Aktuell gibt es nur wenige Trailrunning-Schuhe, die eine Carbonplatte besitzen. Der von mir getestete The Northface FLIGHT VECTIV kann in Sachen Dämpfung, und Dynamik nicht mithalten. Seine Stärken liegen eher in der Robustheit, Haltbarkeit und Einsatz auf „härteren“ Strecken.

 

ALTERNATIVEN des HERSTELLERS:

HOKA bietet insbesondere mit dem ZINAL einen sehr interessanten Alternativschuh (ohne Carbon-Platte) an. Dieser ist noch einmal geringfügig leichter (ca. 287g), die Mittelzonen-Konstruktion ist minimalistischer und flacher ausgeführt. Der Zinal punktet mit einem tollen, direkten Bodenkontakt und vergleichbarem Grip. Natürlich kontert der Tecton X mit einer deutlich höheren Dämpfung, Protektion und vor allem einer wesentlich höheren Dynamik. Auf der anderen Seite ist der ZINAL deutlich günstiger.
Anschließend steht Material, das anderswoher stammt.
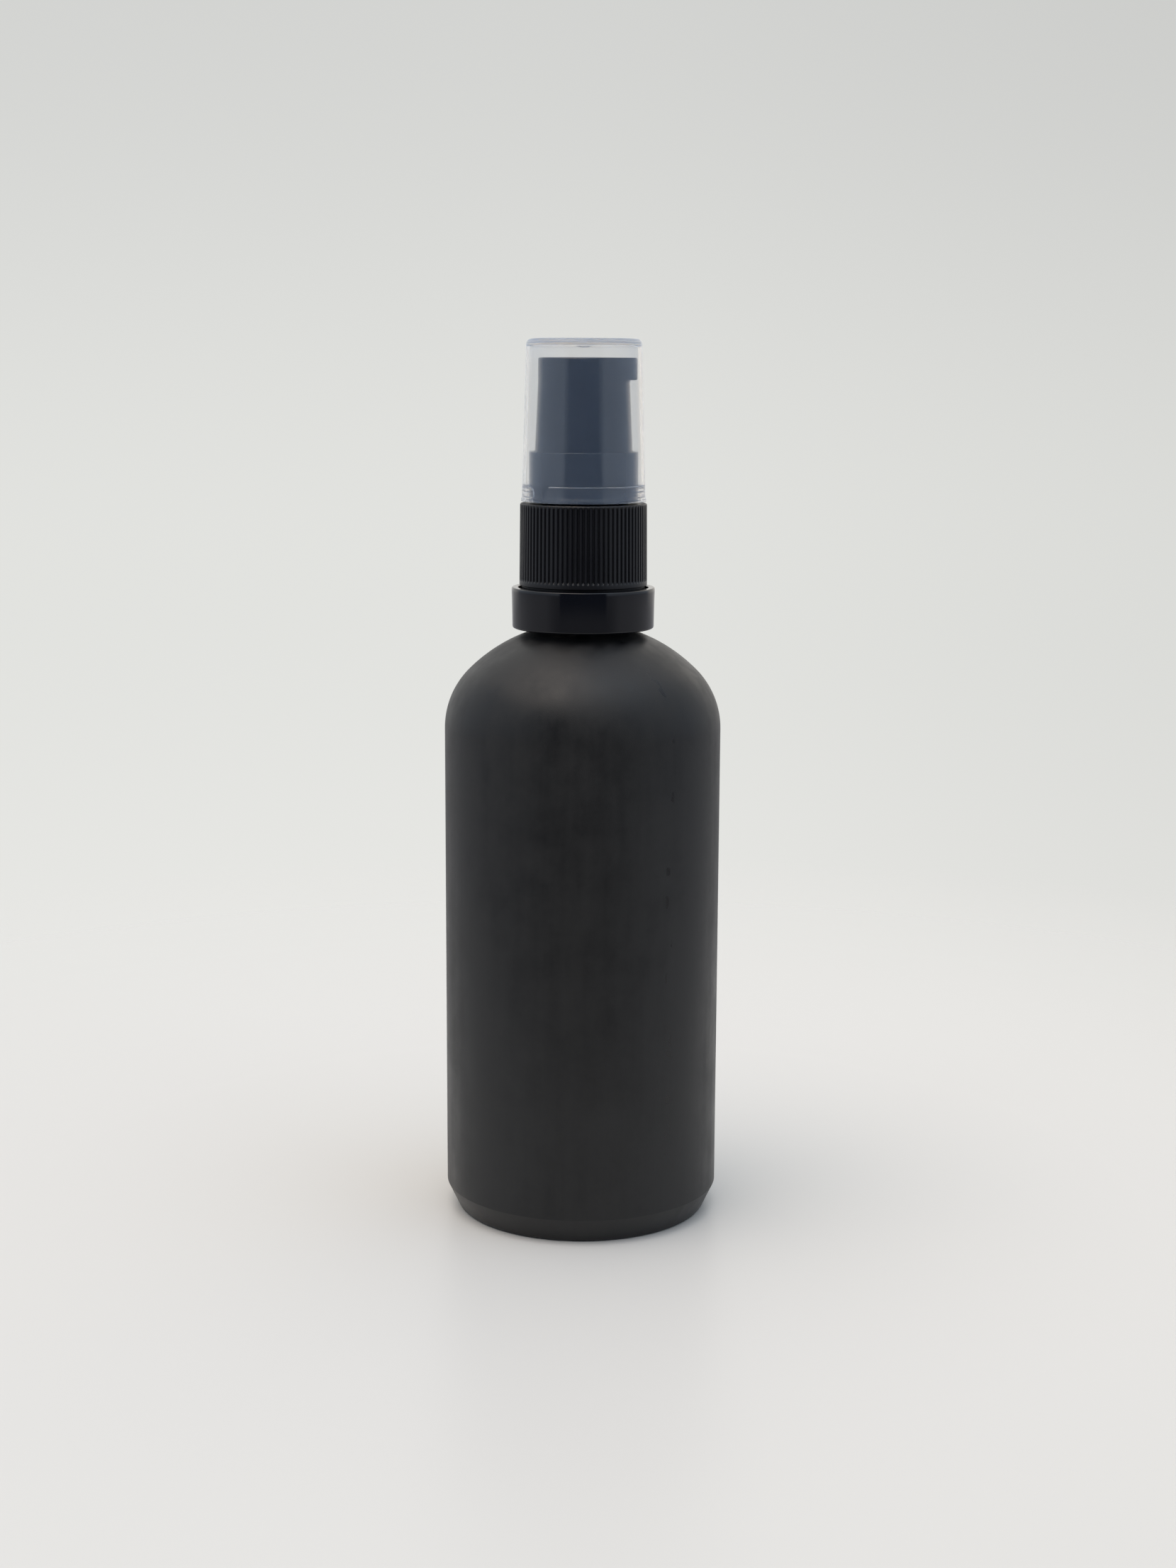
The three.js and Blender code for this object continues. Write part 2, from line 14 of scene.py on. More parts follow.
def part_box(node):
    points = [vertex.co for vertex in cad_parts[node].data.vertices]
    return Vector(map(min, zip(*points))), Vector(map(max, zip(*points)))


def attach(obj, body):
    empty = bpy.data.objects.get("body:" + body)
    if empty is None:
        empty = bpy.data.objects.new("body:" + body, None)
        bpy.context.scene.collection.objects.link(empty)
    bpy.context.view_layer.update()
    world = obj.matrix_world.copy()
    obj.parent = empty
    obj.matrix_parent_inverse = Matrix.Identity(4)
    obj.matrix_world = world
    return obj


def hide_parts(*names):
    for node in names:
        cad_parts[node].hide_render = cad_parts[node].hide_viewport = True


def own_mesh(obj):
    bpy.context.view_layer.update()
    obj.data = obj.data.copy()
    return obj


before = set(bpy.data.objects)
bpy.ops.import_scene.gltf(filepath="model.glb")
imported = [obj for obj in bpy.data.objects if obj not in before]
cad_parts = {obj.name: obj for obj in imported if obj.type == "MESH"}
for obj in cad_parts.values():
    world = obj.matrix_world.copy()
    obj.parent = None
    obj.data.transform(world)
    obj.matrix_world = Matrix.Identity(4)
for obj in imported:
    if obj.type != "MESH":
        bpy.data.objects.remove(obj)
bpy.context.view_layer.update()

Hier der Link zum Testbericht des ZINAL

Der neue SPEEDGOAT 5 (SG5) bietet für eine UVP von circa 160€ eine wohl (!) ähnlich gute Dämpfung, aber einen etwas höheren GRIP, aufgrund der etwas tieferen Stollen der implementierten Megagrip-Sohle („Fullbase“). Er ist jedoch circa 20-30 g schwerer als der Tecton X.
Der SG5 wird insbesondere in Sachen Dynamik dem Tecton X nicht das „Wasser reichen können“.

 

AUSBLICK:

Nachdem ich vor Kurzem ( siehe Testbericht zum neuen Carbon X3 ) den Wunsch geäußert hatte, Hoka möge die Mittelsohlen doch (endlich)  mit responsiveren Mittelsohlenschäumen ausstatten, wurde dieser Wunsch beim Tecton X bereits „erhört“.

Seit ein paar Tagen kursieren in „Social Media“ auch erste Pics von einem neuen HOKA ROCKET X2 – der, neben der Carbon-Platte, sogar eine PEBA-Mittelsohle bekommen soll.

Man darf gespannt sein. Hoka ist auf einem sehr guten Weg in der Weiterentwicklung seiner Carbon-Laufschuhe.

 

 

GESAMTFAZIT:

Mit dem TECTON X gelingt Hoka ein Meisterstück! Er ist der erste Hersteller, dem es gelingt, Komfort, Dynamik, Grip, Fit, Protektion und „Lauf-Spaß“ auf höchstem Niveau zu vereinen.

Zugegeben ist er mit einer UVP von 210 € nicht gerade billig, er bietet jedoch eine überragende Gesamtperformance! Er kommt lediglich bei extremen Matsch an seine Grenzen.

Die Litebase-Sohle vermittelt insgesamt aber einen sehr guten Grip. Die implementierten Carbon-Platten können sich gegeneinander verschieben und somit einen besseren Bodenkontakt auf anspruchsvollem Gelände herstellen. Auch die Protektion ist auf hohen Niveau. Die Dynamik erreicht durch die ProFly-Mittelsohlen-Konstruktion mit zwei unterschiedlich harten EVA-Schäumen und der parallelen Carbon-Platten absolute Bestwerte für Trail-Schuhe. Der Abrollvorgang wird hierbei angenehm progressiv durch den META (EARLY) Rocker unterstützt. Alles in allem ist der Tecton X für mich eine nochmalige Steigerung zum bereits hervorragend getesteten ZINAL. Wenn man so will ist der TECTON X ein ZINAL „mit Protektion & Turbo“, ein SPEEDGOAT mit Extra-Push und ein CARBON X mit MegaGrip!